SET PROBLEM -> Identify each line containing the word "Blender" and copy it.

EXTRACTED ENTRIES ->
──────────
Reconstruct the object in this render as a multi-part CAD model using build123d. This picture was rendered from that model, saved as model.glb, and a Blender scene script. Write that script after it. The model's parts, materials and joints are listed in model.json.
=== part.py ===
──────────
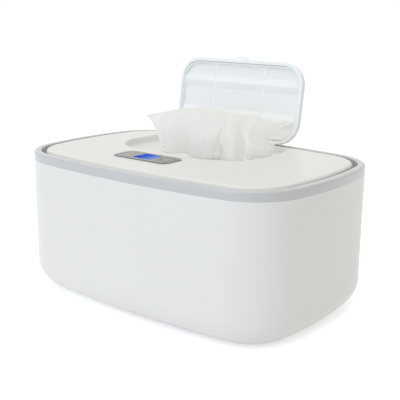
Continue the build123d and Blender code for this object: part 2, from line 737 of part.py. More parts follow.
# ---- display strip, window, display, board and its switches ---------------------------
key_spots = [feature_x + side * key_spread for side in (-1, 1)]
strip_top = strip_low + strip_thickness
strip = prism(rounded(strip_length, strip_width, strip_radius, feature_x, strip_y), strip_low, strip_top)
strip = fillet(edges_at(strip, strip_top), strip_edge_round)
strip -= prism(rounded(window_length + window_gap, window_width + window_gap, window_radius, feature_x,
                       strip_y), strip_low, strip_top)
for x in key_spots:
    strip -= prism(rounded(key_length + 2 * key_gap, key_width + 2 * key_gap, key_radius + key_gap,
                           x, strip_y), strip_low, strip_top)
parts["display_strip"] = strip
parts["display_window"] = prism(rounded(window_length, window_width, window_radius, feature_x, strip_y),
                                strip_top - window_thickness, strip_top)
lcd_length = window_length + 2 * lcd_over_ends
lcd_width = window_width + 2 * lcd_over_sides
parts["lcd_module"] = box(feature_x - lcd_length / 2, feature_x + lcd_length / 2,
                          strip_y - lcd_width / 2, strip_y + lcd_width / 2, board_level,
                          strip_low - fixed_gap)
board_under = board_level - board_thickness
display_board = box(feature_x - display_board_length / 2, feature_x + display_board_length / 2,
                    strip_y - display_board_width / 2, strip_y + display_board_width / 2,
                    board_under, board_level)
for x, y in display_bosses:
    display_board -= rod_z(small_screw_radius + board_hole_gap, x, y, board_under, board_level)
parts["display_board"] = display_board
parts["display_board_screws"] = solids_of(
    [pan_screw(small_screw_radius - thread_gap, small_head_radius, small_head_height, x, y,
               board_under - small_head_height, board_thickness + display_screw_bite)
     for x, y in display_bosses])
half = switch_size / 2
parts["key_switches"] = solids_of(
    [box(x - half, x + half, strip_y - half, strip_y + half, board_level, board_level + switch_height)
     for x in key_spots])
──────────
WRITTEN RESPONSE ->
Reconstruct the object in this render as a multi-part CAD model using build123d. This picture was rendered from that model, saved as model.glb, and a Blender scene script. Write that script after it. The model's parts, materials and joints are listed in model.json.
Continue the build123d and Blender code for this object: part 2, from line 737 of part.py. More parts follow.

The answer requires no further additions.